We see, indeed, that other suns have suffered in this way, assuming cometic downfall to be the true cause of stellar outbursts. There are so many millions of suns, however, in the region of space to which telescopic survey extends that the occurrence of ten or twelve such outbursts in the course of four or five centuries need not be regarded as implying any serious danger. Moreover, all the suns which have thus suffered lie within a particular region of the heavens,—viz., in the Milky Way, and in that half of the Milky Way which is most irregular, one may almost say ragged, in structure. (With one exception—the star in the Northern Crown, which, nevertheless, lies on a faint outlying streamer of the Milky Way not discernible to ordinary vision.) If then our sun belongs to this region of space, the danger for him and for us is somewhat greater than my previous argument would indicate. For, in that case, we must compare the number of outbursts, not with the total number of stars within telescopic range, but with the number of those stars which lie within this particular region of space. On the other hand, if our sun does not lie within that region of space, the danger for him and for us is very much less; for instead of a certain small number of accidents among his fellow suns, there have been no such accidents, only accidents affecting other suns which must be differently classed.
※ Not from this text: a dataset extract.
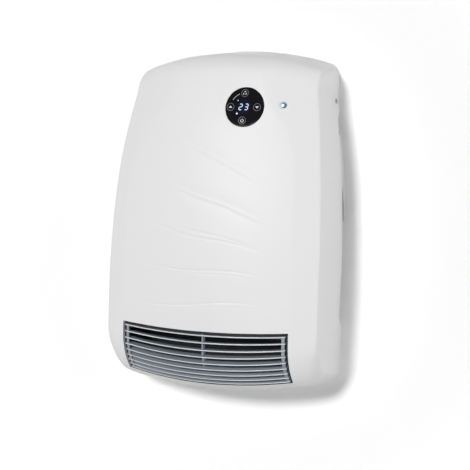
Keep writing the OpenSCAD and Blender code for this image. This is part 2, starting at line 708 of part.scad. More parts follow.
// Steel core of the shaded-pole motor, drawn about the fan axis
module core_2d() {
  difference() {
    translate([-25, -26]) square([50, 62]);
    circle(r = rotor_r + 0.5);
    translate([-14, 19.5]) square([28, 8.5]);
    for (s = [-1, 1]) {
      translate([s * motor_bolt, 0]) circle(r = screw_r + 0.3);
      translate([s * (rotor_r - 2.5), 8]) circle(r = 2);
    }
  }
}
module motor_core() seated() color([0.5, 0.51, 0.53])
  along_x(motor_x0, motor_x1) translate([fan_d, fan_z]) core_2d();
module motor_coil() seated() color([0.72, 0.38, 0.16]) {
  z0 = fan_z + 20;
  difference() {
    along_x(motor_x0 - 7, motor_x1 + 7) translate([fan_d - 10.5, z0 + 2]) offset(2) square([21, 20]);
    block(motor_x0 - seat, motor_x1 + seat, fan_d - 20, fan_d + 20, z0 + 7.7, z0 + 16.3);
  }
}
// Bearing bridge across one end of the motor
module bridge(x0, x1, face) {
  difference() {
    union() {
      rod(8, x0, x1, fan_d, fan_z);
      for (s = [-1, 1]) rod(4.5, x0, x1, fan_d + s * motor_bolt, fan_z);
      block(face, face + 2.5, fan_d - motor_bolt, fan_d + motor_bolt, fan_z - 4.5, fan_z + 4.5);
    }
    rod(5 + snug, x0 - 1, x1 + 1, fan_d, fan_z);
    for (s = [-1, 1]) rod(screw_r + 0.3, x0 - 1, x1 + 1, fan_d + s * motor_bolt, fan_z);
  }
}
module motor_brackets() seated() color([0.66, 0.67, 0.69]) {
  bridge(plate_right_x + plate_t + seat, motor_x0 - 0.1, plate_right_x + plate_t + seat + 1);
  bridge(motor_x1 + 0.1, motor_x1 + 9, motor_x1 + 6.5);
}
module bearing(x0) difference() {
  rod(5, x0, x0 + bearing_l, fan_d, fan_z);
  rod(shaft_r + running, x0 - 1, x0 + bearing_l + 1, fan_d, fan_z);
}
module motor_bearings() seated() color([0.72, 0.55, 0.3]) {
  bearing(motor_x0 - 8.5);
  bearing(motor_x1 + 3.5);
}
module motor_rotor() seated() color([0.6, 0.6, 0.62]) difference() {
  rod(rotor_r, motor_x0 + 0.5, motor_x1 - 0.5, fan_d, fan_z);
  rod(shaft_r + snug, motor_x0, motor_x1, fan_d, fan_z);
}
module motor_shaft() seated() color([0.8, 0.81, 0.83])
  rod(shaft_r, fan_x1 - 14, motor_x1 + 10.5, fan_d, fan_z);
module motor_screws() seated() color([0.7, 0.7, 0.72])
  for (s = [-1, 1]) {
    rod(screw_r, plate_right_x - 1.5, motor_x1 + 9.2, fan_d + s * motor_bolt, fan_z);
    rod(head_r, motor_x1 + 9.2, motor_x1 + 9.2 + head_h, fan_d + s * motor_bolt, fan_z);
    rod(head_r, plate_right_x - 1.6, plate_right_x - 0.1, fan_d + s * motor_bolt, fan_z);
  }

// Place children on the heating element: X along it, Y across it, Z with the air flow
module on_element() {
  translate([0, -element_c[0], element_c[1]]) rotate([180 - element_tilt, 0, 0]) children();
}
module element_fins() seated() color([0.78, 0.79, 0.8]) on_element() {
  rows = 3;
  bar = 2.6;
  pitch = element_w / rows;
  for (k = [0:rows])
    translate([-element_len / 2, -element_w / 2 + k * (element_w - bar) / rows, -element_t / 2])
      cube([element_len, bar, element_t]);
  for (i = [0:floor((element_len - 6) / fin_pitch)])
    translate([-element_len / 2 + 3 + i * fin_pitch, -element_w / 2 + 0.5, -element_t / 2 + 1])
      cube([0.8, element_w - 1, element_t - 2]);
}
module element_frame() seated() color([0.16, 0.16, 0.17]) on_element() {
  difference() {
    translate([-duct_half + 0.15, -element_w / 2 - 2.4, -element_t / 2 - 1])
      cube([2 * duct_half - 0.3, element_w + 4.8, element_t + 2]);
    translate([-element_len / 2 + 2, -element_w / 2 + 1.5, -element_t])
      cube([element_len - 4, element_w - 3, 2 * element_t]);
    translate([-element_len / 2 - seat, -element_w / 2 - seat, -element_t / 2 - seat])
      cube([element_len + 2 * seat, element_w + 2 * seat, element_t + 2 * seat]);
  }
}
module element_terminals() seated() color([0.8, 0.68, 0.35]) on_element()
  for (y = [-10, 2]) translate([-duct_half - 8, y, -2]) cube([8, 6.3, 0.8]);
module thermal_cutout() seated() color([0.15, 0.15, 0.16]) on_element()
  translate([-element_len / 2 - 6, 0, -element_t / 2 - 1.1]) mirror([0, 0, 1]) {
    cylinder(r = 7, h = 1.2);
    cylinder(r = 5.5, h = 7);
  }

module control_board() seated() color([0.1, 0.35, 0.2]) difference() {
  block(board_x - board_l / 2, board_x + board_l / 2, board_d + seat, board_d + seat + board_t,
    board_z - board_h / 2, board_z + board_h / 2);
  for (sx = [-1, 1], sz = [-1, 1])
    stud(screw_r + 0.2, board_d, board_d + 4,
      board_x + sx * (board_l / 2 - 5), board_z + sz * (board_h / 2 - 5));
}
// Depth of the board's component side
function top_of_board() = board_d + seat + board_t + 0.1;
module relays() seated() color([0.15, 0.3, 0.6])
  for (i = [0:1]) block(board_x - 36 + i * 23, board_x - 17 + i * 23, top_of_board(), top_of_board() + 15.5,
    board_z - 24, board_z - 8.5);
module power_supply() seated() color([0.2, 0.2, 0.21])
  block(board_x + 12, board_x + 40, top_of_board(), top_of_board() + 18, board_z - 6, board_z + 22);
module suppression_capacitor() seated() color([0.75, 0.65, 0.2])
  block(board_x - 34, board_x - 16, top_of_board(), top_of_board() + 12, board_z + 4, board_z + 12);
module terminal_block() seated() color([0.9, 0.9, 0.88]) difference() {
  block(block_x, block_x + 42, floor_d, floor_d + 16, block_z, block_z + 18);
  for (i = [0:3]) {
    stud(2.6, floor_d + 6, floor_d + 17, block_x + 6 + i * 10, block_z + 9);
    block(block_x + 3.5 + i * 10, block_x + 8.5 + i * 10, floor_d + 3, floor_d + 8, block_z - 1, block_z + 6);
  }
}
module cable_grommet() seated() color([0.1, 0.1, 0.1]) difference() {
  union() {
    stud(grommet_r - snug, base_d0 - 0.5, base_d1 + 3.4, grommet_x, grommet_z);
    stud(grommet_r + 2.5, base_d1 + 2.1, base_d1 + 4, grommet_x, grommet_z);
    stud(grommet_r + 1.8, base_d0 - 1.8, base_d0 - 0.1, grommet_x, grommet_z);
  }
  stud(grommet_r - 2.6, -1, base_d1 + 6, grommet_x, grommet_z);
}
module cord_clamp() seated() color([0.9, 0.9, 0.88]) difference() {
  block(grommet_x - 12, grommet_x + 12, floor_d, floor_d + 9, clamp_z, clamp_z + 8);
  translate([grommet_x, -floor_d - 1, clamp_z - 1]) cylinder(r = 3.6, h = 10);
}

module touch_lens() seated() color([0.03, 0.03, 0.035]) on_front(display_x, body_h - display_drop)
  translate([0, 0, -lens_t + seat]) cylinder(d = display_dia, h = lens_t, $fn = 96);
module display_board() seated() color([0.08, 0.25, 0.16]) on_front(display_x, body_h - display_drop)
  translate([0, 0, -lens_t - 10]) cylinder(d = display_dia + 2, h = board_t);
module digit_module() seated() color([0.05, 0.05, 0.06]) on_front(display_x, body_h - display_drop)
  translate([-12, -6, -lens_t - 8.3]) cube([24, 12, 8.1]);
module key_springs() seated() color([0.75, 0.76, 0.78]) on_front(display_x, body_h - display_drop)
  for (a = [0:90:270]) rotate(a) translate([16.5, 0, -lens_t - 8.3]) cylinder(r = 2.2, h = 8.2);
module display_holder() seated() color([0.9, 0.9, 0.9]) on_front(display_x, body_h - display_drop)
  translate([0, 0, -lens_t - 8.2]) difference() {
    cylinder(d = display_dia + 5, h = 3);
    translate([0, 0, -1]) cylinder(d = display_dia - 2, h = 5);
  }
module indicator_lens() seated() color([0.75, 0.85, 1.0]) on_front(lamp_x, body_h - lamp_drop) {
  translate([0, 0, -8]) cylinder(d = lamp_dia, h = 7.4);
  translate([0, 0, -9.5]) cylinder(d = lamp_dia + 3, h = 1.4);
}

module cover_screws() seated() color([0.7, 0.7, 0.72])
  for (p = cover_screw_spots) {
    stud(screw_r, base_d0 - 0.1, floor_d + 14, p[0], p[1]);
    stud(head_r, base_d0 - 0.1 - head_h, base_d0 - 0.1, p[0], p[1]);
  }
module side_screws() seated() color([0.7, 0.7, 0.72])
  both() {
    x = side_at(side_screw_z) - 1.3;
    rod(screw_r, x - 10, x + 0.1, side_screw_d, side_screw_z);
    rod(head_r, x + 0.1, x + 0.1 + 1, side_screw_d, side_screw_z);
  }
module board_screws() seated() color([0.7, 0.7, 0.72])
  for (sx = [-1, 1], sz = [-1, 1]) {
    x = board_x + sx * (board_l / 2 - 5);
    z = board_z + sz * (board_h / 2 - 5);
    stud(screw_r, board_d - 7, top_of_board() + 0.1, x, z);
    stud(head_r, top_of_board() + 0.1, top_of_board() + 0.1 + head_h, x, z);
  }
module end_plate_screws() seated() color([0.7, 0.7, 0.72])
  for (x = [-104, 70], z = [100, 160]) {
    stud(screw_r, base_d0 + 0.1, floor_d + plate_t + 0.1, x + end_foot(x), z);
    stud(head_r, floor_d + plate_t + 0.1, floor_d + plate_t + 0.1 + head_h, x + end_foot(x), z);
  }

front_shell();
rear_housing();
wall_plate();
intake_screens();
outlet_grille();
scroll_wall();
tongue_guide();
duct_cheeks();
fan_end_plate_left();
fan_end_plate_right();
fan_impeller();
fan_pivot();
pivot_bush();
bush_mount();
motor_core();
motor_coil();
motor_brackets();
motor_bearings();
motor_rotor();
motor_shaft();
motor_screws();
element_fins();
element_frame();
element_terminals();
thermal_cutout();
control_board();
relays();
power_supply();
suppression_capacitor();
terminal_block();
cable_grommet();
cord_clamp();
touch_lens();
display_board();
digit_module();
key_springs();
display_holder();
indicator_lens();
cover_screws();
side_screws();
board_screws();
end_plate_screws();
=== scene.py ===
"""Looks of a bathroom wall fan heater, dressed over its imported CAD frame.

The heater hangs on the wall plane Y = 0 and faces -Y. Sizes in the classes
below are millimetres, heights are counted from the heater's lowest point, and
everything is turned into the frame's metres when a mesh is made. Only the
finishes, the lamps and the backdrop are given in metres.
"""

from __future__ import annotations
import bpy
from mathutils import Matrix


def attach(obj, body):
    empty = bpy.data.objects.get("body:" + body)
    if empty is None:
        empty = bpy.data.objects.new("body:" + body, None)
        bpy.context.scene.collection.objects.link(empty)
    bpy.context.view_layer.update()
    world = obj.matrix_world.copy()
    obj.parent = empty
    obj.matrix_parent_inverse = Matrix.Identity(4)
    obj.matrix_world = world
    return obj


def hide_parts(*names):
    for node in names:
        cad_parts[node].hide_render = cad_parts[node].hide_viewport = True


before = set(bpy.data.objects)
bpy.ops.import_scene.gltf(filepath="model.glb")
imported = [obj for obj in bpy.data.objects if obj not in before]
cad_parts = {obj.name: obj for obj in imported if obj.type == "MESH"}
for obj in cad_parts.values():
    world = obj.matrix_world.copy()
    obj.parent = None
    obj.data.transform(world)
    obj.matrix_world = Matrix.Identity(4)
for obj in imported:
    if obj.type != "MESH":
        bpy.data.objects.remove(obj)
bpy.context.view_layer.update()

import logging
import math
from dataclasses import dataclass, field
from enum import Enum, IntEnum
from typing import Iterable, Sequence

import bmesh
import bpy
from mathutils import Matrix, Vector
from mathutils.kdtree import KDTree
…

The case may be compared to the estimation of the dangers, let us say, of travelling by ocean steamships on a particular route. If we take the total number of accidents, for instance, to steamships travelling between England and the United States, we should estimate the risk of the journey as very small, the number of passengers who have lost their lives being very small compared with the number who have made the journey. But even this small risk is diminished if we estimate the danger for a passenger by Cunard steamships, simply because no passenger has yet lost his life through accident to one of these Cunard vessels.